Urban areas play a significant role in generating microplastics (MPs) through increased vehicular and human activities, making urban runoff a key source of MP pollution in receiving waterways. The composition of MPs is anticipated to vary with land use; hence, identifying the hotspots of contamination within urban areas is imperative for the targeted interventions to reduce MPs at their sources. This study collected one-liter stormwater runoffs from three different land uses as sheet flow during two storm events to quantify the MPs and identify the polymers transported from land-based sources. The analytical method included a combination of Fourier transform infrared spectrometer, Raman microscope, and Nile red staining techniques. This study analyzed the broad spectrum of MPs, i.e., 1 μm–5 mm, and tire wear and bitumen particles, considered the two major research gaps in stormwater studies.
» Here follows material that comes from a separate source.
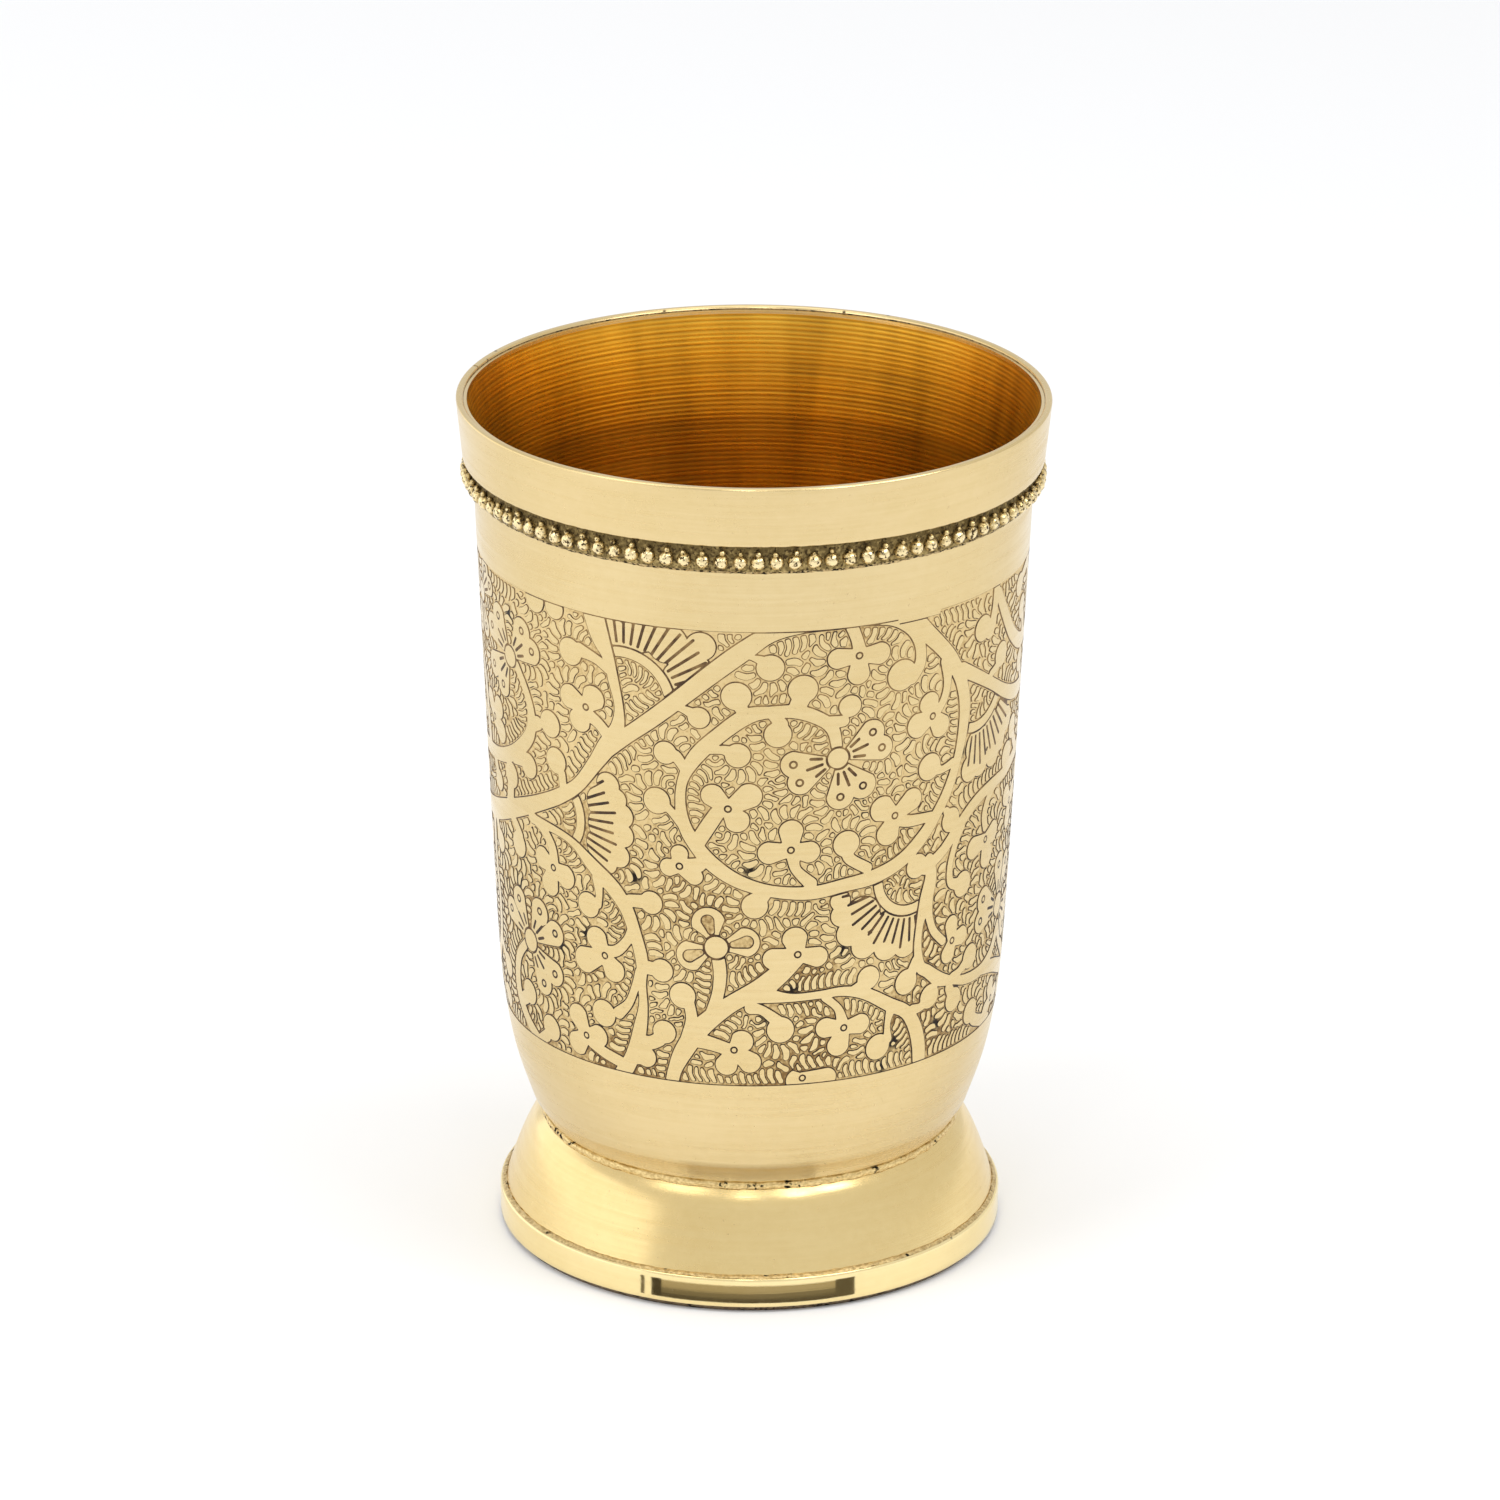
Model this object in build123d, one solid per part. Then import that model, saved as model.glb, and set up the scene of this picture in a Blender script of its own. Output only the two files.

The MP concentrations were 67.7 ± 11.3 pL‐1in commercial, 23 ± 10.3 pL‐1 in residential, and 168.7 ± 37.1 pL‐1in highways. The trend of MP concentrations followed an order of highway > commercial > residential with an exclusive presence of polymethylmethacrylate and ethylene-vinyl acetate in highways; cellophane, methylcellulose, polystyrene, polyamide, and polytetrafluorethylene in commercial; and high-density polyethylene in residential areas. The dominant MP morphology consisted of fragments, accounting for 89 % of the identified MPs, followed by 10 % fibers and 1 % films. This study observed a prevalence of MPs sizes <125 μm constituting 49 % of the total composition. These findings underscore the vital role of land use patterns in shaping MP abundance and reinforce the urgency of implementing effective management strategies to mitigate MP pollution in stormwater runoff.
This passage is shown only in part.